Chaque fois que nécessaire, le ministère des affaires étrangères rappelle la règle selon laquelle tout diplomate doit respecter les lois du pays où il réside, qu'il s'agisse du code de la route ou d'autres domaines comme les conditions d'emploi des personnels de maison.
Ayons toutefois à l'esprit que les immunités, totales ou partielles, prévues par les conventions sont motivées avant tout par le souci de protéger les agents diplomatiques ou consulaires contre toute pression ou abus de droit dans le pays où ils exercent leurs fonctions. C'est une garantie importante pour que nos représentants à l'étranger puissent accomplir leur tâche sereinement, notamment lorsqu'ils agissent au bénéfice de nos compatriotes dans le cadre des fonctions consulaires.
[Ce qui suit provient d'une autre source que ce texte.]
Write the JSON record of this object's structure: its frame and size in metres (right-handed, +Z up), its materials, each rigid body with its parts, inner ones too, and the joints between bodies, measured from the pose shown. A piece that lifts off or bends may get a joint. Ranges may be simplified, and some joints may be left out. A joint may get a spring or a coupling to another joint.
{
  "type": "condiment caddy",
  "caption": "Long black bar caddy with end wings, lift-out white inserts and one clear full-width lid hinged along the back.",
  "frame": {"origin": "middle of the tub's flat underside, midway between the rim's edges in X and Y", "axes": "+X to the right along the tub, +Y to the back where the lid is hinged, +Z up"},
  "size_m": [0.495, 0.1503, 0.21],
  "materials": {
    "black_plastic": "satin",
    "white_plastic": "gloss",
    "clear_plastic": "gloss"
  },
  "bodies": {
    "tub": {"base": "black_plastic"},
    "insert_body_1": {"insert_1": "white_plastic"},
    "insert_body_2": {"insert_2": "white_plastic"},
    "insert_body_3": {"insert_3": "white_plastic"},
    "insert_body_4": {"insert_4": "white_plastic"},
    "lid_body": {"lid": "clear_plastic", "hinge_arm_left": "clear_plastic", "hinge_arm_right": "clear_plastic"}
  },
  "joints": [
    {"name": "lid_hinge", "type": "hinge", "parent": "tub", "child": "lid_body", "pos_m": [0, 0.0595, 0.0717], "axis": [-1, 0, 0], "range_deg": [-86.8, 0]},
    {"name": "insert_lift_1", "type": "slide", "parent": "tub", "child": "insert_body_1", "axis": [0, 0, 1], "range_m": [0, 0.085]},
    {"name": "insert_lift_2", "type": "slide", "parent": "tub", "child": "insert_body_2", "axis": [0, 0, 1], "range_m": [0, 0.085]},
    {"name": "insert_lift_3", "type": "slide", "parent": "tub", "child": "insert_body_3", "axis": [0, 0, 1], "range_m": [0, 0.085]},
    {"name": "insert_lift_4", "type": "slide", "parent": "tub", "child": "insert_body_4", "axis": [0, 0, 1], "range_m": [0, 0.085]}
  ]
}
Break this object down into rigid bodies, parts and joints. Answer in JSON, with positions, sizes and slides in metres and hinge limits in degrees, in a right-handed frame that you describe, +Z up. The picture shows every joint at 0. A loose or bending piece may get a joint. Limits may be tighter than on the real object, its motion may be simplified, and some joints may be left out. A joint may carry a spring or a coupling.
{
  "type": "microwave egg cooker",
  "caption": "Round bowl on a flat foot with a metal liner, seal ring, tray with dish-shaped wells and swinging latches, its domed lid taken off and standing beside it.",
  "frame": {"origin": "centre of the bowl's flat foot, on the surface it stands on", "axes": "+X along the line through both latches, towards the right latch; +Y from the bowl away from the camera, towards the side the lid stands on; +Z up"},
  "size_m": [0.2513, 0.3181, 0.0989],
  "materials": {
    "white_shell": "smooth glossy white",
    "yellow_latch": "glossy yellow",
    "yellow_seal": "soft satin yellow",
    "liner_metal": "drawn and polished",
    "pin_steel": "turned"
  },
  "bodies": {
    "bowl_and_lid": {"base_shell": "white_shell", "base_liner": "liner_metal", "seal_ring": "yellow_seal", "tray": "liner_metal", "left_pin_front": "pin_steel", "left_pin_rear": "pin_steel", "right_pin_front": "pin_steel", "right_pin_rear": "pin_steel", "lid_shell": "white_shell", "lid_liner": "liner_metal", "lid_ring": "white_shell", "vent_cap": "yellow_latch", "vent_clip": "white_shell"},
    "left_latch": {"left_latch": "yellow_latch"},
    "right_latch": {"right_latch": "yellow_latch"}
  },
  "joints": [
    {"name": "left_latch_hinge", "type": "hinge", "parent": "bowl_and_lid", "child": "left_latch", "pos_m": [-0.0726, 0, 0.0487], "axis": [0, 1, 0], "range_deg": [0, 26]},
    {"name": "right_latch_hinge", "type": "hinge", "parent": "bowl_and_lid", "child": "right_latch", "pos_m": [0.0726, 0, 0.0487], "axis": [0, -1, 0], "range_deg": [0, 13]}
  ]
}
Dans le cas du diplomate qatarien interpellé à une vitesse très élevée dans le tunnel du Mont-Blanc, le 16 avril dernier, l'ambassadeur du Qatar, dès qu'il a eu connaissance des faits, a de lui-même informé le ministère des affaires étrangères que les autorités de son pays avaient pris la décision de rappeler l'intéressé, qui a effectivement quitté la France peu après.
Les autorités qatariennes ont par la suite indiqué à notre ambassade à Doha qu'à la suite d'une décision de justice, des sanctions avaient été prises à l'encontre de cette personne, aboutissant en particulier à un retrait temporaire du permis de conduire et à une forte amende.
Nous avons vivement apprécié la réaction très responsable et coopérative de l'ambassade et des autorités du Qatar, qui ont ainsi manifesté leur compréhension à l'égard de l'émotion soulevée dans l'opinion française par cette affaire.
Je sais, monsieur le député, à quel point vous êtes sensible à cette démarche s'inscrivant dans le respect des règles et des lois en vigueur dans notre pays, mais aussi aux exigences de la diplomatie internationale.
M. Dominique Tian. Je vous remercie, monsieur le secrétaire d'Etat.